(What to produce): Find the lines that hold the word "More" and return them.

(Dataset records):
______________________________
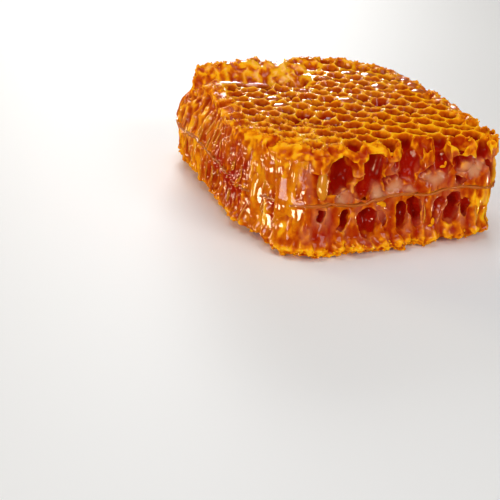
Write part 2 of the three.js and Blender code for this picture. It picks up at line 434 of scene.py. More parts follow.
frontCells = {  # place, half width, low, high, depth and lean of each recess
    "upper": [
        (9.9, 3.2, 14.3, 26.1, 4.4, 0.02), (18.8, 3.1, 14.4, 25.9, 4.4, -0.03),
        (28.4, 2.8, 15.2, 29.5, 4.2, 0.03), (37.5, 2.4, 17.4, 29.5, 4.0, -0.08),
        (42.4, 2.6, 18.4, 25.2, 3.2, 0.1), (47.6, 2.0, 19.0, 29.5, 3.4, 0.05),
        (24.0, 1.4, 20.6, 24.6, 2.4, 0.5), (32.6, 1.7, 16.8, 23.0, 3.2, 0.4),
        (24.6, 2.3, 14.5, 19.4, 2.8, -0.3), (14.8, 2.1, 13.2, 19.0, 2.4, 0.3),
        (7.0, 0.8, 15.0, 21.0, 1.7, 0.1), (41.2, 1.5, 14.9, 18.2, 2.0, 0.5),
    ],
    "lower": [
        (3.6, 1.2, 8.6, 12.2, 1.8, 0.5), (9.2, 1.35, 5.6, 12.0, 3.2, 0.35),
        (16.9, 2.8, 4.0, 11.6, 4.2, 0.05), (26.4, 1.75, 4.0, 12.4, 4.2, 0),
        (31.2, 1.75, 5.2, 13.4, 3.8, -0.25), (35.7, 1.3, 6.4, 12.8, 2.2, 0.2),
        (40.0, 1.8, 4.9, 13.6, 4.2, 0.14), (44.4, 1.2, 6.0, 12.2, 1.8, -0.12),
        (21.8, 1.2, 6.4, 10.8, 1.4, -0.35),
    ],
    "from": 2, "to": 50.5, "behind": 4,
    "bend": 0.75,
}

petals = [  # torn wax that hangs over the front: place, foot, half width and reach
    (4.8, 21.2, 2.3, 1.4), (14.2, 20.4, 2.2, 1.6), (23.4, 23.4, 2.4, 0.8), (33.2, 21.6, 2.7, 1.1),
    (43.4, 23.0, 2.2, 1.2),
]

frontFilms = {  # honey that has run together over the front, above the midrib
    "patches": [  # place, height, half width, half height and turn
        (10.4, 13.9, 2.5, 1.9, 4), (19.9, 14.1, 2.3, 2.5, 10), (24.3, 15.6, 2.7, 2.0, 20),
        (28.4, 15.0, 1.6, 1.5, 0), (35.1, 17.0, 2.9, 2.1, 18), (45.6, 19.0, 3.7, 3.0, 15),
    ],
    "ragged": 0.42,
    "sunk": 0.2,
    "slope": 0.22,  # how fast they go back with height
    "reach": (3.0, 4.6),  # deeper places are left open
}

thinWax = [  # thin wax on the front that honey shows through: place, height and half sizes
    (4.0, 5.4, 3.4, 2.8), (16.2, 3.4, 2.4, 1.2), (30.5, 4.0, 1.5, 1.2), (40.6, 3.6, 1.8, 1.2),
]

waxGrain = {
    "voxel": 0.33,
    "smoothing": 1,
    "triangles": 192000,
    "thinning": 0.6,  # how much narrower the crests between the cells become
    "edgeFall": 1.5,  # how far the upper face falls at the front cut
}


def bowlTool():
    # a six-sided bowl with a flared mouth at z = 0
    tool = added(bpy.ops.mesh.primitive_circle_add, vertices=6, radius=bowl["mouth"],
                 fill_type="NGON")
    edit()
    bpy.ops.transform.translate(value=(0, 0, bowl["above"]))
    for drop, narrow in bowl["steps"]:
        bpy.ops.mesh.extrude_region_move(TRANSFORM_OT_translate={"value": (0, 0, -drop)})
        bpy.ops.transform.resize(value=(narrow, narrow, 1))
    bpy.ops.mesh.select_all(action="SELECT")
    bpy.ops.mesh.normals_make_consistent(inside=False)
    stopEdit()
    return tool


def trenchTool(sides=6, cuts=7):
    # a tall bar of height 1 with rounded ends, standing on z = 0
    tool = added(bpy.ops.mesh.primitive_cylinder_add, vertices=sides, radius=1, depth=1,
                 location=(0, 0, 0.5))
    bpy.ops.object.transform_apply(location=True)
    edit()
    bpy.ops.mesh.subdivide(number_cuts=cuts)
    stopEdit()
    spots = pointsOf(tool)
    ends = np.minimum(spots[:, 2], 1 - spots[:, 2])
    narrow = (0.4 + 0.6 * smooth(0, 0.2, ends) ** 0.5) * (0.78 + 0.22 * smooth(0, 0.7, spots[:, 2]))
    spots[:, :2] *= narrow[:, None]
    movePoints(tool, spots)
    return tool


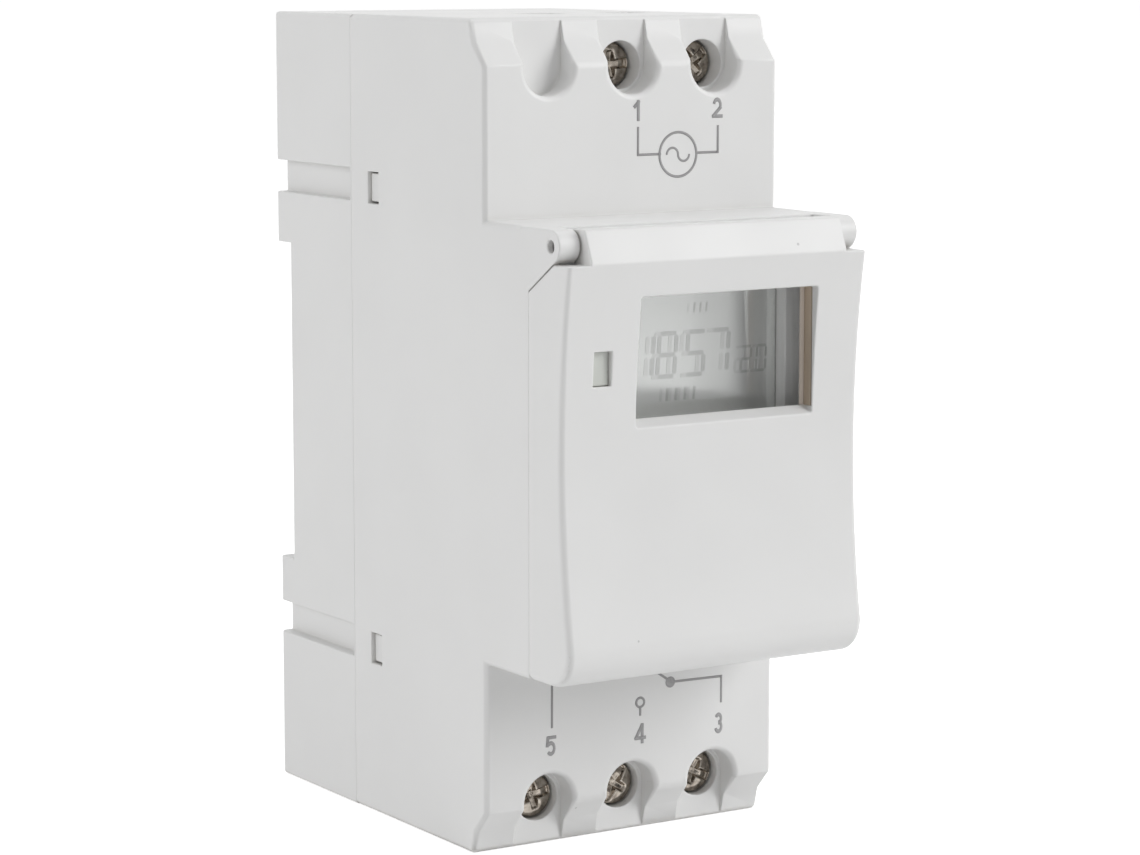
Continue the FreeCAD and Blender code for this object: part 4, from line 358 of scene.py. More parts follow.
______________________________
(Task solution):
Write part 2 of the three.js and Blender code for this picture. It picks up at line 434 of scene.py. More parts follow.
Continue the FreeCAD and Blender code for this object: part 4, from line 358 of scene.py. More parts follow.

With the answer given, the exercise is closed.